The threshold eligibility question for classical singers is whether the petitioner's career level corresponds to the extraordinary ability or extraordinary achievement standard. A singer who has performed principal roles at recognized opera houses, received critical attention in recognized music publications, and been recognized through competition or award processes at the national or international level likely has the foundation for a compelling O-1B petition. A singer at the beginning of a professional career, or one whose work has been concentrated in community or regional contexts that lack documented critical recognition, likely does not yet have the credential profile to sustain the petition successfully.

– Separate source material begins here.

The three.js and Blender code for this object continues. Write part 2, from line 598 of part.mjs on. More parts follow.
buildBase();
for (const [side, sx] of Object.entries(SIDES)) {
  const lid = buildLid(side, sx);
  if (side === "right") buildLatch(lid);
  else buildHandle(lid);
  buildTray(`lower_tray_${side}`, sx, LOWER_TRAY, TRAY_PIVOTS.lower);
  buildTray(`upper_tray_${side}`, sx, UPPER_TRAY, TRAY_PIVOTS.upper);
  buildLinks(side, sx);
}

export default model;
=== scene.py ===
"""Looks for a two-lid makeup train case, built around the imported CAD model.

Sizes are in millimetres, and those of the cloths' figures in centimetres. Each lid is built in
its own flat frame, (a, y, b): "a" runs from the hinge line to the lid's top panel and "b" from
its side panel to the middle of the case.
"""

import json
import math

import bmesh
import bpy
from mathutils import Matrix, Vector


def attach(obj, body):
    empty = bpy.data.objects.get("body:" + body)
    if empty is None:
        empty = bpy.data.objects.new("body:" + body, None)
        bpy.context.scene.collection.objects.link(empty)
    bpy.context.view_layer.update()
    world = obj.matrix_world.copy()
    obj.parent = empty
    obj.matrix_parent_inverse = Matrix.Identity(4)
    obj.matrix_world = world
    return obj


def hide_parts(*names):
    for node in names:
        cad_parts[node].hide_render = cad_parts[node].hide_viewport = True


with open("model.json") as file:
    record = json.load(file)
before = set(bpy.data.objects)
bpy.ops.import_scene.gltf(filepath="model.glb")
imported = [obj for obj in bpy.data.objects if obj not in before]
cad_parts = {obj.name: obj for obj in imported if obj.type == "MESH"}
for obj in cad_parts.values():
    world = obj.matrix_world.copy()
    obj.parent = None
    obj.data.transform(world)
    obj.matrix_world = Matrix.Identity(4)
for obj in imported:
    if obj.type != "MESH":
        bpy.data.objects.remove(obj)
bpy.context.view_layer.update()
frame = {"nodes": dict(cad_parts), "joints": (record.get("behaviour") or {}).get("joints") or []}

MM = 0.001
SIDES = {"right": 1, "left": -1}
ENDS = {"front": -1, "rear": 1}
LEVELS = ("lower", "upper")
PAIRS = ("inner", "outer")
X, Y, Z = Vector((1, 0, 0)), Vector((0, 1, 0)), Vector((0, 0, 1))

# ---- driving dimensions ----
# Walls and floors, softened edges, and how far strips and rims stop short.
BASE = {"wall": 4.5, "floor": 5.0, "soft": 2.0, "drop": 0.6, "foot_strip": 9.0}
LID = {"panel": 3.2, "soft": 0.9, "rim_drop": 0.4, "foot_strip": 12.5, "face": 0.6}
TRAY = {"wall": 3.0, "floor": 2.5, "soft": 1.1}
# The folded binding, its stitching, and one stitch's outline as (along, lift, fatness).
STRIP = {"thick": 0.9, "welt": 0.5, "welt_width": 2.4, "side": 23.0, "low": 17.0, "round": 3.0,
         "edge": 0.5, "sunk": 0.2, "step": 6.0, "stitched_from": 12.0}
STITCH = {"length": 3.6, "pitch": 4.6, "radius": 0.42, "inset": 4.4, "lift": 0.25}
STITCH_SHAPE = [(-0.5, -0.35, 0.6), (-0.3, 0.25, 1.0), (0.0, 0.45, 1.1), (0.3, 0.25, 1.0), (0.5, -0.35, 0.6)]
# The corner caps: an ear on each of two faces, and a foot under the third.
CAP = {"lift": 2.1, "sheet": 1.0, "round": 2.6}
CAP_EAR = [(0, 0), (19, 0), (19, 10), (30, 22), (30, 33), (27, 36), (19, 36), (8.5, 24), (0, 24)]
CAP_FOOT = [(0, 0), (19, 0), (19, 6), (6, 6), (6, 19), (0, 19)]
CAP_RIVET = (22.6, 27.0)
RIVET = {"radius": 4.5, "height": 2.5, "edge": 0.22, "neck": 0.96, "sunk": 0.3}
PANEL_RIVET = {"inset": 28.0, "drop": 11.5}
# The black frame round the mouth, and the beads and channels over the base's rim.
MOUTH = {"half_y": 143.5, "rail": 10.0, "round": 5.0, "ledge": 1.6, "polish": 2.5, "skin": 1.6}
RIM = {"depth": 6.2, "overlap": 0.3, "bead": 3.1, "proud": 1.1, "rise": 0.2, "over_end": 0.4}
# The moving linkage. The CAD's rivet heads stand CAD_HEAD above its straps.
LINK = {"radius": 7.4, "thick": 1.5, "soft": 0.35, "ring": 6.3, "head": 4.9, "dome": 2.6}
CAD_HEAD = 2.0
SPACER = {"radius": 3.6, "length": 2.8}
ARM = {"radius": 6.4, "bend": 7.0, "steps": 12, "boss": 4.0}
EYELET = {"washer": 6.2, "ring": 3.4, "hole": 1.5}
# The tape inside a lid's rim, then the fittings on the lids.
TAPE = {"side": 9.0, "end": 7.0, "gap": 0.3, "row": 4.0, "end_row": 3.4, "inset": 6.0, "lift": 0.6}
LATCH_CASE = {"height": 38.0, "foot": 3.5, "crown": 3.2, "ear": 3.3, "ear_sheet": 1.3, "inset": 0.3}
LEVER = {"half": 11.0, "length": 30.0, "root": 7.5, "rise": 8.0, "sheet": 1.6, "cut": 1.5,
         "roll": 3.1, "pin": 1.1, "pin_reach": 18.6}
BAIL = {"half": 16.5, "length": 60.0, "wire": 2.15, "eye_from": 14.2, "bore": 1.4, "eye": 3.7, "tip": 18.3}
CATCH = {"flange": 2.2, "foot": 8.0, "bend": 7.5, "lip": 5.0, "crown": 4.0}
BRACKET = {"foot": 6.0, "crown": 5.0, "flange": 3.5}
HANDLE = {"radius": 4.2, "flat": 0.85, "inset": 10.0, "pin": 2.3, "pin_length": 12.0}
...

The classification of the specific O-1B standard — extraordinary ability in the arts versus extraordinary achievement in the motion picture or television industry — matters for classical singers whose credits span both stage performance and recorded media. A singer who has performed in opera films, appeared in television broadcasts of operatic productions, or recorded for streaming platforms associated with film or television content may have claims under both standards. The petition should be structured to take advantage of whichever standard produces the stronger evidentiary argument for each category of evidence, and the support letter should explain clearly which standard applies to which evidence.

Agent petitioner structure is commonly used for classical singers in the United States because most performance engagements in the classical music world are booking-based rather than employment-based in the traditional sense. The O-1B regulations permit a duly authorized agent to file an O-1B petition on behalf of an alien performer, and agent petitioners who represent the petitioner in the U.S. market are the standard structure for international performing artists. Understanding the petitioner structure requirements, the consultation obligations with the relevant labor organization, and the documentation that establishes the agent relationship before beginning petition preparation avoids procedural complications that can delay or complicate otherwise strong petitions.